The point of creating the VChK, the OGPU, the Special council and other extrajudicial bodies was not so much in the severity of punishment as in the way decisions were made. All sentences were handed down by these bodies in absentia, with no provision for defense participation or appeal to any other instances. This is why the state security agencies in the vast majority of cases preferred not to bring cases to court – sometimes for operational reasons, but more often simply because of the extreme weakness of the evidence, or even its complete absence.
In 1934, the OGPU was renamed the Main Directorate of State Security and incorporated into the NKVD – People’s Commissariat of Internal Affairs of the USSR. At the same time, it was stated that “the upcoming transfer to the judicial authorities of cases that were previously dealt with in extrajudicial proceedings”. Apparently, due to the termination of the activities of the OGPU Collegium and other extrajudicial bodies that had the right to sentence to execution, the number of death sentences in 1935-1936 was unprecedentedly low – “only” about 1200 per year. Here are the statistics of arrests in political cases, here is the diagram of completed cases and here are the statistics of executions by shooting on political charges – actually, from the last diagram it becomes clear why 1937 and 1938 were called the Great Terror. Here’s a chart of the ratio of in-court to out-of-court convictions. The vast majority of the victims of the Great Terror were shot by the NKVD troikas and the Yezhov and Vyshinsky Commission, but the Great Terror began with a different mechanism.

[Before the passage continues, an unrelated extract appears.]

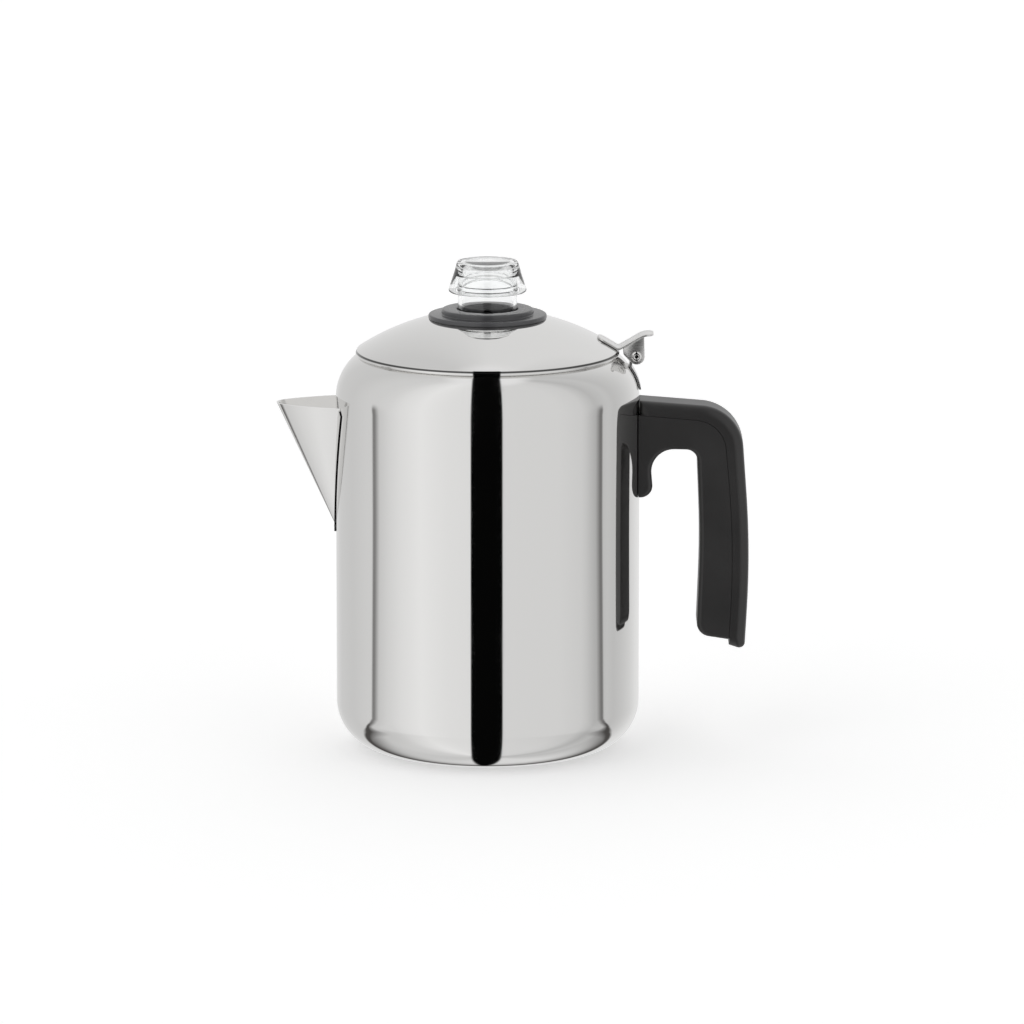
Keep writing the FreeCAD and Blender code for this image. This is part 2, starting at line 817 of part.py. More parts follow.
def make_percolator_knob():
    body = new_body("percolator_knob")
    skirt_z = f"({COLLAR_TOP} + skirt_above)"
    corners = [
        ("0", NECK_Z),
        ("neck_r", NECK_Z),
        ("neck_r", f"{skirt_z} + skirt_tall"),
        ("skirt_r - skirt_wall", skirt_z),
        ("skirt_r", skirt_z),
        ("neck_r + 0.3", f"{KNOB_TOP} - 1.5"),
        ("neck_r - 0.9", KNOB_TOP),
        ("0", KNOB_TOP),
    ]
    revolve(body, corners, {4: ("skirt_arc", -1), 5: ("knob_edge", 1)})
    lugs = new_sketch(body, "XY_Plane", NECK_Z)
    along = "((neck_r + lug_out) * {way})"
    across = "(lug_wide / 2 * {side})"
    x = f"{along} * sin(lug_turn) - {across} * cos(lug_turn)"
    y = f"{along} * cos(lug_turn) + {across} * sin(lug_turn)"
    signs = ((-1, -1), (1, -1), (1, 1), (-1, 1))
    corners = [(x.format(way=w, side=s), y.format(way=w, side=s)) for w, s in signs]
    draw_outline(lugs, corners)
    pad(body, lugs, "lug_tall")
    bore = new_sketch(body, "XY_Plane", NECK_Z)
    draw_circle(bore, "0", "0", "neck_r - neck_wall")
    pocket(body, bore, f"{KNOB_TOP} - knob_cap - {NECK_Z}", upward=True)


# ---------------------------------------------------------------- pump

FLARE_Z = f"({CROWN_Z} - bell_wall - weld_gap)"


def make_pump_tube():
    body = new_body("pump_tube")
    inner_r = "tube_r - tube_wall"
    top = f"{NECK_Z} + tube_in_neck"
    corners = [
        (inner_r, f"{FLARE_Z} - tube_wall"),
        ("tube_r + 1.6", f"{FLARE_Z} - tube_wall"),
        ("tube_r + 1.6", FLARE_Z),
        ("tube_r", FLARE_Z),
        ("tube_r", top),
        (inner_r, top),
    ]
    revolve(body, corners)


def make_pump_base():
    body = new_body("pump_base")
    corners = [
        ("bell_r - bell_wall", FLOOR),
        ("bell_r", FLOOR),
        ("bell_r", f"{FLOOR} + bell_lip"),
        ("bell_crown", CROWN_Z),
        ("tube_r + weld_gap", CROWN_Z),
        ("tube_r + weld_gap", f"{CROWN_Z} - bell_wall"),
        ("bell_crown", f"{CROWN_Z} - bell_wall"),
        ("bell_r - bell_wall", f"{FLOOR} + bell_lip - bell_wall / 3"),
    ]
    revolve(body, corners, {2: ("bell_arc", 1), 6: ("bell_arc - bell_wall", -1)})
    notch = new_sketch(body, "XZ_Plane")
    draw_circle(notch, "0", FLOOR, "1.6")
    cut = pocket(body, notch, "bell_r + 1")
    polar_pattern(body, cut, 4)


def make_valve_cage():
    body = new_body("valve_cage")
    top = FLARE_Z
    foot = f"({top} - cage_tall)"
    inner_r = "cage_r - cage_wall"
    hole_r = "cage_r - 4"
    corners = [
        (hole_r, foot),
        ("cage_r", foot),
        ("cage_r", top),
        (inner_r, top),
        (inner_r, f"{foot} + cage_wall"),
        (hole_r, f"{foot} + cage_wall"),
    ]
    revolve(body, corners)
    window = new_sketch(body, "XZ_Plane")
    draw_outline(
        window,
        [
            ("-2.5", f"{foot} + 1.6"),
            ("2.5", f"{foot} + 1.6"),
            ("2.5", f"{top} - 1"),
            ("-2.5", f"{top} - 1"),
        ],
    )
    cut = pocket(body, window)
    polar_pattern(body, cut, 2, 90)


def make_valve_disc():
    disc = doc.addObject("Part::Cylinder", "valve_disc")
    disc.Label = "valve_disc"
    disc.setExpression("Radius", bound("cage_r - cage_wall - disc_gap"))
    disc.setExpression("Height", bound("disc_thick"))
    disc_z = f"{FLARE_Z} - cage_tall + cage_wall + loose"
    disc.setExpression("Placement.Base.z", bound(disc_z))
    nodes.append(disc)


def make_basket_stop():
    body = new_body("basket_stop")
    bore = "tube_r + weld_gap"
    rim = f"{bore} + stop_wide"
    corners = [
        (bore, f"{STOP_TOP} - stop_tall"),
        (rim, f"{STOP_TOP} - stop_tall / 2"),
        (rim, STOP_TOP),
        (bore, STOP_TOP),
    ]
    revolve(body, corners)


# ---------------------------------------------------------------- basket

def punch_holes(body, rows, count):
    """Rows of small holes along rays from the axis, patterned round it."""
    for number, radii in enumerate(rows):
        turn = number * math.pi / count
        row = new_sketch(body, "XY_Plane")
        for radius in radii:
            x = radius * math.cos(turn)
            y = radius * math.sin(turn)
            draw_circle(row, f"{x:g}", f"{y:g}", "hole_r")
        cut = pocket(body, row)
        polar_pattern(body, cut, count)


def hole_rows(inner, outer, step):
    """Radii of two staggered rows of holes between two circles."""
    count = int((outer - inner) / step) + 1
    even = [inner + step * number for number in range(count)]
    odd = [radius + step / 2 for radius in even[:-1] if radius > 1.5 * inner]
    return even, odd


def make_coffee_basket():
    body = new_body("coffee_basket")
    hole = f"({SLEEVE_R} + weld_gap)"
    corners = [
        (hole, BASKET_FLOOR),
        (f"{BASKET_R} - basket_corner", BASKET_FLOOR),
        (BASKET_R, f"{BASKET_FLOOR} + basket_corner"),
        (BASKET_R, BASKET_TOP),
        (f"{BASKET_R} - basket_wall", BASKET_TOP),
        (f"{BASKET_R} - basket_wall", f"{BASKET_FLOOR} + basket_corner"),
        (f"{BASKET_R} - basket_corner", f"{BASKET_FLOOR} + basket_wall"),
        (hole, f"{BASKET_FLOOR} + basket_wall"),
    ]
    arcs = {1: ("basket_corner", 1), 5: ("basket_corner - basket_wall", -1)}
    revolve(body, corners, arcs)
    revolve_bead(body, f"{BASKET_R} + basket_bead / 2", BASKET_TOP, "basket_bead")
    rows = hole_rows(value(f"{SLEEVE_R} + 5"), value(f"{BASKET_R} - basket_corner - 2"), 6.0)
    punch_holes(body, rows, 18)


def make_basket_sleeve():
    body = new_body("basket_sleeve")
    inner_r = "tube_r + loose"
    foot_z = f"({BASKET_FLOOR} + basket_wall + weld_gap)"
    corners = [
        (inner_r, BASKET_FLOOR),
        (SLEEVE_R, BASKET_FLOOR),
        (SLEEVE_R, foot_z),
        (f"{SLEEVE_R} + sleeve_foot", foot_z),
        (f"{SLEEVE_R} + sleeve_foot", f"{foot_z} + sleeve_wall"),
        (SLEEVE_R, f"{foot_z} + sleeve_wall"),
        (SLEEVE_R, f"{BASKET_FLOOR} + sleeve_tall"),
        (inner_r, f"{BASKET_FLOOR} + sleeve_tall"),
    ]
    revolve(body, corners)


SPREADER_SEAT = f"({BASKET_TOP} + basket_bead + loose)"
SPREADER_FIELD = f"({SPREADER_SEAT} - spreader_deep)"
HUB_R = "(tube_r + hub_gap)"
PLATE_R = f"({HUB_R} + hub_wide + weld_gap)"


def make_basket_spreader():
    body = new_body("basket_spreader")
    step_r = f"({BASKET_R} - basket_wall - loose - 0.1)"
    corners = [
        (PLATE_R, SPREADER_FIELD),
        (step_r, SPREADER_FIELD),
        (step_r, SPREADER_SEAT),
        (f"{BASKET_R} + basket_bead", SPREADER_SEAT),
        (f"{BASKET_R} + basket_bead", f"{SPREADER_SEAT} + basket_wall"),
        (f"{step_r} - basket_wall", f"{SPREADER_SEAT} + basket_wall"),
        (f"{step_r} - basket_wall", f"{SPREADER_FIELD} + basket_wall"),
        (PLATE_R, f"{SPREADER_FIELD} + basket_wall"),
    ]
    revolve(body, corners)
    rows = hole_rows(value(f"{PLATE_R} + 3"), value(f"{step_r} - 4"), 6.0)
    punch_holes(body, rows, 18)


def make_spreader_hub():
    body = new_body("spreader_hub")
    rim = f"{HUB_R} + hub_wide"
    top = f"{SPREADER_FIELD} + hub_tall"
    revolve(body, [(HUB_R, SPREADER_FIELD), (rim, SPREADER_FIELD), (rim, top), (HUB_R, top)])


make_pot_shell()
make_spout()
make_handle_bracket()
make_handle_grip()
make_handle_backstrap()
make_handle_screw()
make_hinge_bracket()
make_hinge_pin()
make_lid_hinge_leaf()
make_lid_dome()
make_lid_plug_ring()
make_knob_collar()
make_collar_nut()
make_percolator_knob()
make_pump_tube()
make_pump_base()
make_valve_cage()
make_valve_disc()
make_basket_stop()
make_coffee_basket()
make_basket_sleeve()
make_basket_spreader()
make_spreader_hub()

doc.recompute()
for item in doc.Objects:
    if "Invalid" in item.State or "Error" in item.State:
        raise RuntimeError(f"{item.Label} did not build")
os.makedirs("parts", exist_ok=True)
for node in nodes:
    if node.Shape.isNull() or not node.Shape.isValid():
        raise RuntimeError(f"{node.Label} has no valid shape")
    node.Shape.exportStep(f"parts/{node.Label}.step")
    print(node.Label, len(node.Shape.Solids), round(node.Shape.Volume))
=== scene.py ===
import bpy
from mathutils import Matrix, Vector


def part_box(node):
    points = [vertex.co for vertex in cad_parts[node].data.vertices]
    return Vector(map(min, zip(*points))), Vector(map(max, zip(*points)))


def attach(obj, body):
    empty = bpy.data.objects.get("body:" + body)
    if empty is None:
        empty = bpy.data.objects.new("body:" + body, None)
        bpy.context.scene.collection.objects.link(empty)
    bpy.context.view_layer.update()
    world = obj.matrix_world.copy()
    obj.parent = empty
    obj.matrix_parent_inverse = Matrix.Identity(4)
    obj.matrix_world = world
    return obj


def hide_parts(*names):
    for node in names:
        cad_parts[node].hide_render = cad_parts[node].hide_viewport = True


bl_info = {
    "name": "Stovetop percolator looks",
    "version": (1, 0, 0),
    "blender": (4, 5, 0),
    "location": "View3D > Sidebar > Percolator",
    "description": "Finishes and detailed pieces of a polished stovetop coffee percolator",
    "category": "Object",
}

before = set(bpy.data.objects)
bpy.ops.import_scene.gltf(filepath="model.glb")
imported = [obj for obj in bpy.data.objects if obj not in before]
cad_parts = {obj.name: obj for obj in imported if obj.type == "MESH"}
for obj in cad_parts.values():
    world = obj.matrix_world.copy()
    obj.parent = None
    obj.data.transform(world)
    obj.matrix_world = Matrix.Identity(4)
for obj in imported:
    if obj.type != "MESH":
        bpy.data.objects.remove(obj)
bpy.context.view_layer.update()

import math

import bmesh
import bpy
from bpy.props import FloatProperty, FloatVectorProperty, IntProperty, PointerProperty
from mathutils import Matrix, Vector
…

Killing according to the list
In 1934, the Chekists lost the ability to carry out executions without trial or investigation, which created an unusual inconvenience for them. The conditions for a new mechanism, almost as reliable as the extrajudicial bodies, were created by the Resolution of the Central Executive Committee and the Council of People’s Commissars of the USSR of December 1, 1934, issued immediately after Kirov’s assassination. Naturally, this resolution was also preliminarily approved by a decision of the Politburo. This decree provided for a ten-day investigation, trial without defense counsel or witnesses, no right of appeal, and immediate execution. For some time this law was used only sporadically and in relation to a small number of persons. The situation began to change in 1936, when, for the first time (as far as we know), a list of names was used as a basis for conviction. The initiators were then People’s Commissar of Internal Affairs Yagoda and USSR Prosecutor Vyshinsky. On May 20, 1936, a resolution of the Politburo ordered: “583 persons Trotskyists in exile… as well as 23 persons in regime points, to be seized and by decision of the Special Conference of the NKVD to be imprisoned in remote concentration camps for a period of 3 to 5 years.” The indication of the exact number to be imprisoned in camps undoubtedly means that a list of these persons was also submitted to the Politburo. In fact, this was already a conviction by list – but unlike the convictions we will discuss later, it was carried out through a special meeting, and the penalties were much milder.
But the same ruling stated in the third paragraph: “All Trotskyists arrested by the NKVD and found guilty by the investigation of involvement in terrorism shall be brought before the Military Collegium of the Supreme Court and, in accordance with the law of December 1, 1934, shall be sentenced to death by firing squad. To oblige the NKVD and the Prosecutor’s Office of the Union, at the end of the investigation, to submit a list of persons to be tried under the law of 1.XII.34.“ All elements of future list convictions were already in place here – the application of the law of December 1, 1934, the use of the Military Collegium as the sentencing body, and the submission to the Politburo of lists of persons to be brought to trial. In pursuance of this resolution of the Politburo, on June 19, 1936, Yagoda and Vyshinsky submitted a list of 82 names. No formal decision of the Politburo on this list has been found, but in the early days of October 1936, immediately after the removal of Yagoda and the appointment of Yezhov as Commissar of Internal Affairs, 72 people on the list were shot. Already on October 4, 1936, the Politburo adopted a resolution on new executions: “To agree with the proposal of comrades Yezhov and Vyshinsky on measures of judicial reprisals against active participants of the Trotskyist-Zinoviev counter-revolutionary terrorist organization on the first list in the number of 585 persons”.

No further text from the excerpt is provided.